Problem statement — Nothing may be dropped or altered: reproduce all the data.

Recorded data —
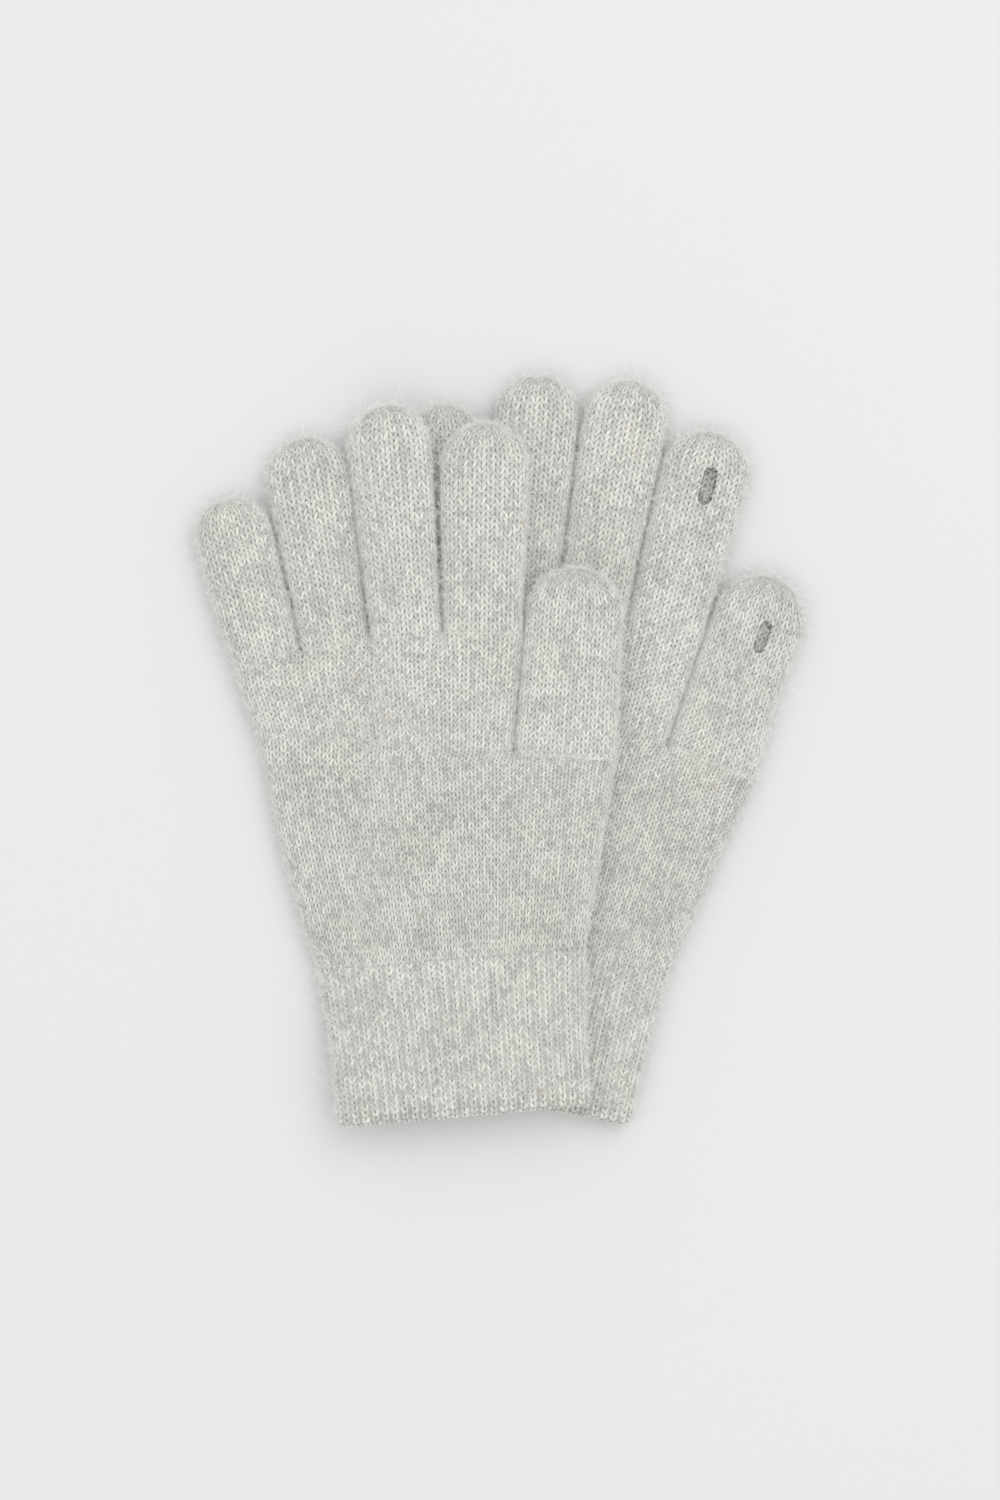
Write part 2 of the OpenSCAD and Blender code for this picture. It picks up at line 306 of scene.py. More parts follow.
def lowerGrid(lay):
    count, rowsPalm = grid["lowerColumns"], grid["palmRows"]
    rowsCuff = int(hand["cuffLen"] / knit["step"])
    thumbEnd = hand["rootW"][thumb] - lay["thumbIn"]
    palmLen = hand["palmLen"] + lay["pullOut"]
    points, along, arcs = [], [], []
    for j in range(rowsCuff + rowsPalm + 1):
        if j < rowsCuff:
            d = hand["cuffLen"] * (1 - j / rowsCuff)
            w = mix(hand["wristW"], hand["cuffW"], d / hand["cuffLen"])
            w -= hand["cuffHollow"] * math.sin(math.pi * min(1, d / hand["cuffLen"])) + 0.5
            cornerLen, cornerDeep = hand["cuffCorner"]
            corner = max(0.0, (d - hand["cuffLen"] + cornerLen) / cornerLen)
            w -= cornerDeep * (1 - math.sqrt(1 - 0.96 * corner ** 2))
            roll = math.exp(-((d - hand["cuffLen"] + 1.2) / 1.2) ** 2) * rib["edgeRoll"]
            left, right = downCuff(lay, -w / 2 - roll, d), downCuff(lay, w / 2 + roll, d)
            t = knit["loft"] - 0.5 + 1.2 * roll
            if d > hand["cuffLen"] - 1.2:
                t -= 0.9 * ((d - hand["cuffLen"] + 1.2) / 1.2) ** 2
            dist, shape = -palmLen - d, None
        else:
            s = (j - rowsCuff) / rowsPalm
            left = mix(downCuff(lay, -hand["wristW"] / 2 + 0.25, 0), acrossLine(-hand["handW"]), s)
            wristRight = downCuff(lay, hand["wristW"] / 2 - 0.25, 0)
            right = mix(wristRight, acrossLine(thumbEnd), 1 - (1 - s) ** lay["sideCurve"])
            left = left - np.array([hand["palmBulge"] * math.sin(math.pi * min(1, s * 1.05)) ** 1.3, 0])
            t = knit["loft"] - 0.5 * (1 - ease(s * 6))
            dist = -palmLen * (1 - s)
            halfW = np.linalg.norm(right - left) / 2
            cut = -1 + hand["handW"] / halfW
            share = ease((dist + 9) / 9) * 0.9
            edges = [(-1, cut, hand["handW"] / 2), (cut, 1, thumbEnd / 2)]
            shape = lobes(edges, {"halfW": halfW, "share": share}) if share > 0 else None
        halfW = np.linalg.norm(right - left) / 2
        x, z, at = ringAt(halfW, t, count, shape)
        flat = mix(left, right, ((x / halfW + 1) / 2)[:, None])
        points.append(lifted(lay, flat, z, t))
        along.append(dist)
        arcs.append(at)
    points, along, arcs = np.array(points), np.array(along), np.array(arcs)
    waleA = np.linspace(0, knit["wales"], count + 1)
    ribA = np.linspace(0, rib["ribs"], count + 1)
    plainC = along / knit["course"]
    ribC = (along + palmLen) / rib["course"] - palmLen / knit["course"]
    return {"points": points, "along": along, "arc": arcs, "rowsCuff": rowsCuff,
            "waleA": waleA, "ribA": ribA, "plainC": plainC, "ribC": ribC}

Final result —
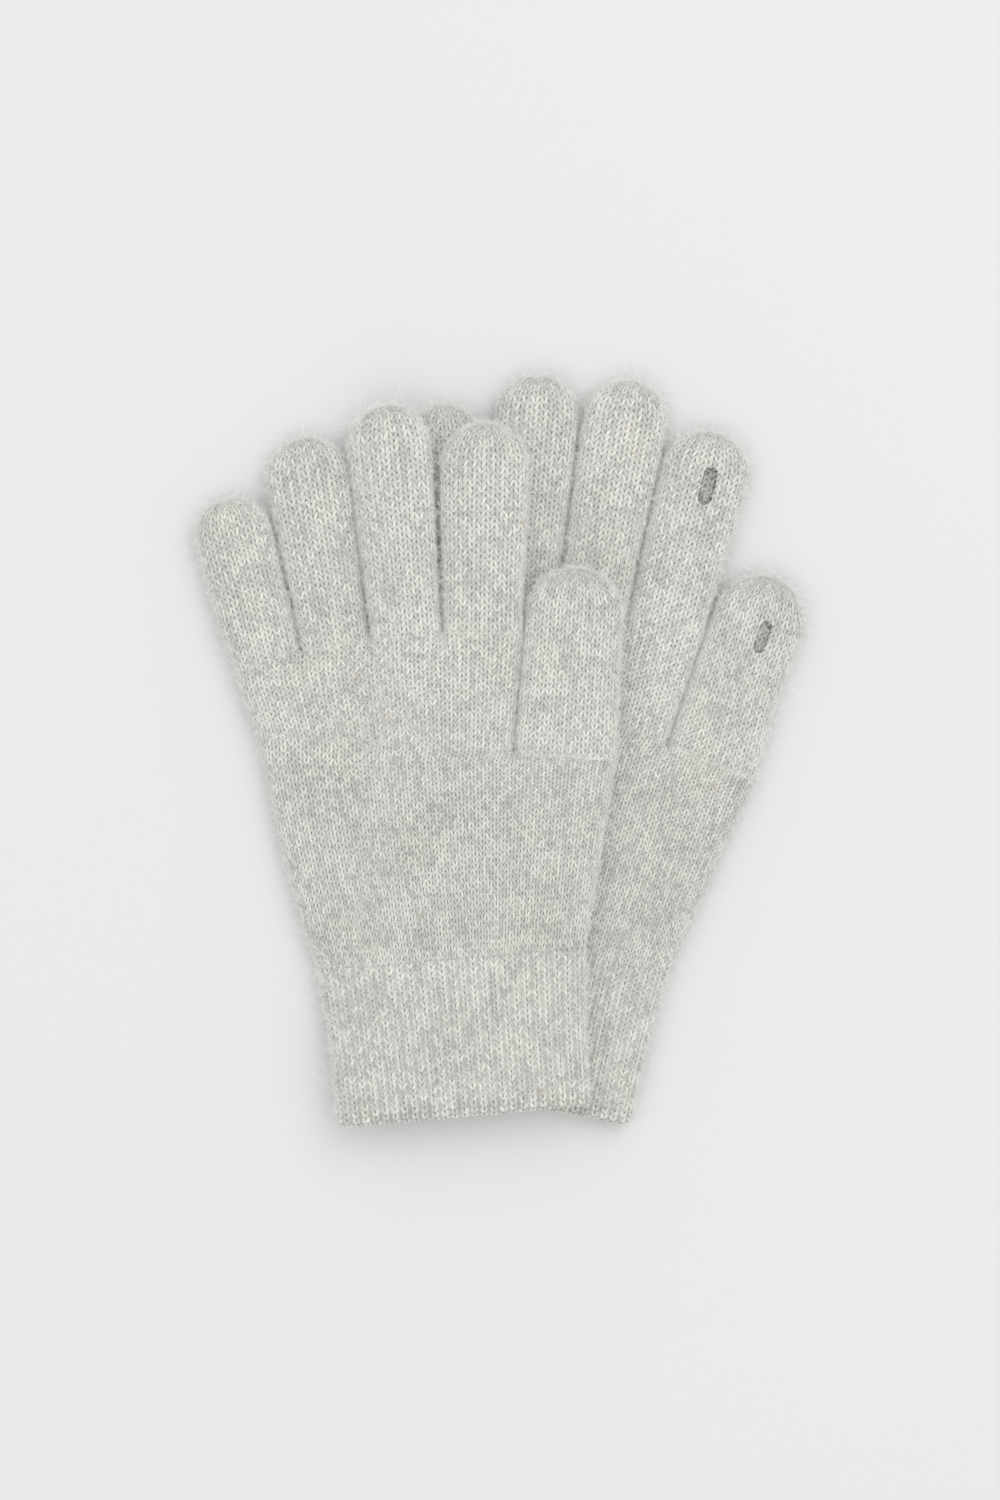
Write part 2 of the OpenSCAD and Blender code for this picture. It picks up at line 306 of scene.py. More parts follow.
def lowerGrid(lay):
    count, rowsPalm = grid["lowerColumns"], grid["palmRows"]
    rowsCuff = int(hand["cuffLen"] / knit["step"])
    thumbEnd = hand["rootW"][thumb] - lay["thumbIn"]
    palmLen = hand["palmLen"] + lay["pullOut"]
    points, along, arcs = [], [], []
    for j in range(rowsCuff + rowsPalm + 1):
        if j < rowsCuff:
            d = hand["cuffLen"] * (1 - j / rowsCuff)
            w = mix(hand["wristW"], hand["cuffW"], d / hand["cuffLen"])
            w -= hand["cuffHollow"] * math.sin(math.pi * min(1, d / hand["cuffLen"])) + 0.5
            cornerLen, cornerDeep = hand["cuffCorner"]
            corner = max(0.0, (d - hand["cuffLen"] + cornerLen) / cornerLen)
            w -= cornerDeep * (1 - math.sqrt(1 - 0.96 * corner ** 2))
            roll = math.exp(-((d - hand["cuffLen"] + 1.2) / 1.2) ** 2) * rib["edgeRoll"]
            left, right = downCuff(lay, -w / 2 - roll, d), downCuff(lay, w / 2 + roll, d)
            t = knit["loft"] - 0.5 + 1.2 * roll
            if d > hand["cuffLen"] - 1.2:
                t -= 0.9 * ((d - hand["cuffLen"] + 1.2) / 1.2) ** 2
            dist, shape = -palmLen - d, None
        else:
            s = (j - rowsCuff) / rowsPalm
            left = mix(downCuff(lay, -hand["wristW"] / 2 + 0.25, 0), acrossLine(-hand["handW"]), s)
            wristRight = downCuff(lay, hand["wristW"] / 2 - 0.25, 0)
            right = mix(wristRight, acrossLine(thumbEnd), 1 - (1 - s) ** lay["sideCurve"])
            left = left - np.array([hand["palmBulge"] * math.sin(math.pi * min(1, s * 1.05)) ** 1.3, 0])
            t = knit["loft"] - 0.5 * (1 - ease(s * 6))
            dist = -palmLen * (1 - s)
            halfW = np.linalg.norm(right - left) / 2
            cut = -1 + hand["handW"] / halfW
            share = ease((dist + 9) / 9) * 0.9
            edges = [(-1, cut, hand["handW"] / 2), (cut, 1, thumbEnd / 2)]
            shape = lobes(edges, {"halfW": halfW, "share": share}) if share > 0 else None
        halfW = np.linalg.norm(right - left) / 2
        x, z, at = ringAt(halfW, t, count, shape)
        flat = mix(left, right, ((x / halfW + 1) / 2)[:, None])
        points.append(lifted(lay, flat, z, t))
        along.append(dist)
        arcs.append(at)
    points, along, arcs = np.array(points), np.array(along), np.array(arcs)
    waleA = np.linspace(0, knit["wales"], count + 1)
    ribA = np.linspace(0, rib["ribs"], count + 1)
    plainC = along / knit["course"]
    ribC = (along + palmLen) / rib["course"] - palmLen / knit["course"]
    return {"points": points, "along": along, "arc": arcs, "rowsCuff": rowsCuff,
            "waleA": waleA, "ribA": ribA, "plainC": plainC, "ribC": ribC}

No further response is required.